__Data lines__
☆ ☆ ☆

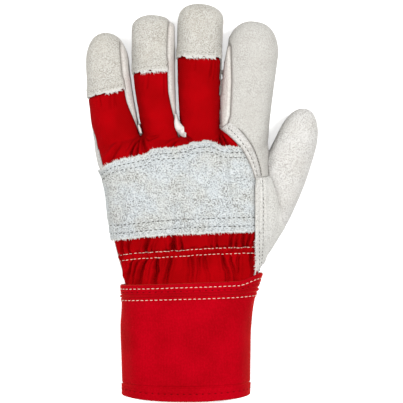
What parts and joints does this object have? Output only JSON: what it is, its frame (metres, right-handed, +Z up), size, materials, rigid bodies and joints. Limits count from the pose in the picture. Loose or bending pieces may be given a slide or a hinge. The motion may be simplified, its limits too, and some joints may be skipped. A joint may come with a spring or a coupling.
{
  "type": "rigger glove",
  "caption": "Left-hand rigger work glove with suede palm, thumb, fingertips and knuckle strap, gathered cotton back and an open safety cuff.",
  "frame": {"origin": "on the table under the middle of the palm, which lies flat there", "axes": "+X to the thumb side, +Y to the fingertips, +Z up out of the back of the hand; the glove lies palm down"},
  "size_m": [0.1592, 0.2687, 0.0478],
  "materials": {
    "split_leather": "off-white suede, napped and matt",
    "cotton_drill": "red twill, matt",
    "rubberised_cotton": "red, stiff and finely ribbed, slight sheen"
  },
  "bodies": {
    "root": {"palm": "split_leather", "index_back": "split_leather", "side_panel": "split_leather", "edge_strip": "split_leather", "thumb_back": "split_leather", "thumb_front": "split_leather", "side_wall_little_ring": "split_leather", "side_wall_ring_middle": "split_leather", "side_wall_middle_index": "split_leather", "fingertip_little": "split_leather", "fingertip_ring": "split_leather", "fingertip_middle": "split_leather", "knuckle_strap": "split_leather", "back_cotton": "cotton_drill", "cuff": "rubberised_cotton"}
  },
  "joints": []
}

☆ ☆ ☆

From the listing above, reproduce all the lines exactly.

__Response__
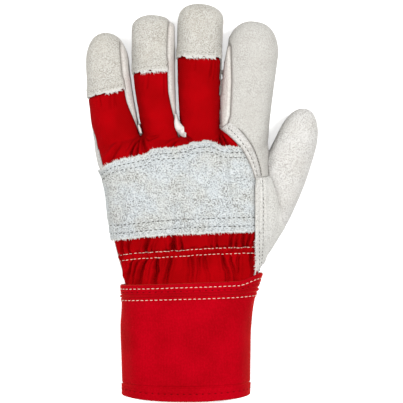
What parts and joints does this object have? Output only JSON: what it is, its frame (metres, right-handed, +Z up), size, materials, rigid bodies and joints. Limits count from the pose in the picture. Loose or bending pieces may be given a slide or a hinge. The motion may be simplified, its limits too, and some joints may be skipped. A joint may come with a spring or a coupling.
{
  "type": "rigger glove",
  "caption": "Left-hand rigger work glove with suede palm, thumb, fingertips and knuckle strap, gathered cotton back and an open safety cuff.",
  "frame": {"origin": "on the table under the middle of the palm, which lies flat there", "axes": "+X to the thumb side, +Y to the fingertips, +Z up out of the back of the hand; the glove lies palm down"},
  "size_m": [0.1592, 0.2687, 0.0478],
  "materials": {
    "split_leather": "off-white suede, napped and matt",
    "cotton_drill": "red twill, matt",
    "rubberised_cotton": "red, stiff and finely ribbed, slight sheen"
  },
  "bodies": {
    "root": {"palm": "split_leather", "index_back": "split_leather", "side_panel": "split_leather", "edge_strip": "split_leather", "thumb_back": "split_leather", "thumb_front": "split_leather", "side_wall_little_ring": "split_leather", "side_wall_ring_middle": "split_leather", "side_wall_middle_index": "split_leather", "fingertip_little": "split_leather", "fingertip_ring": "split_leather", "fingertip_middle": "split_leather", "knuckle_strap": "split_leather", "back_cotton": "cotton_drill", "cuff": "rubberised_cotton"}
  },
  "joints": []
}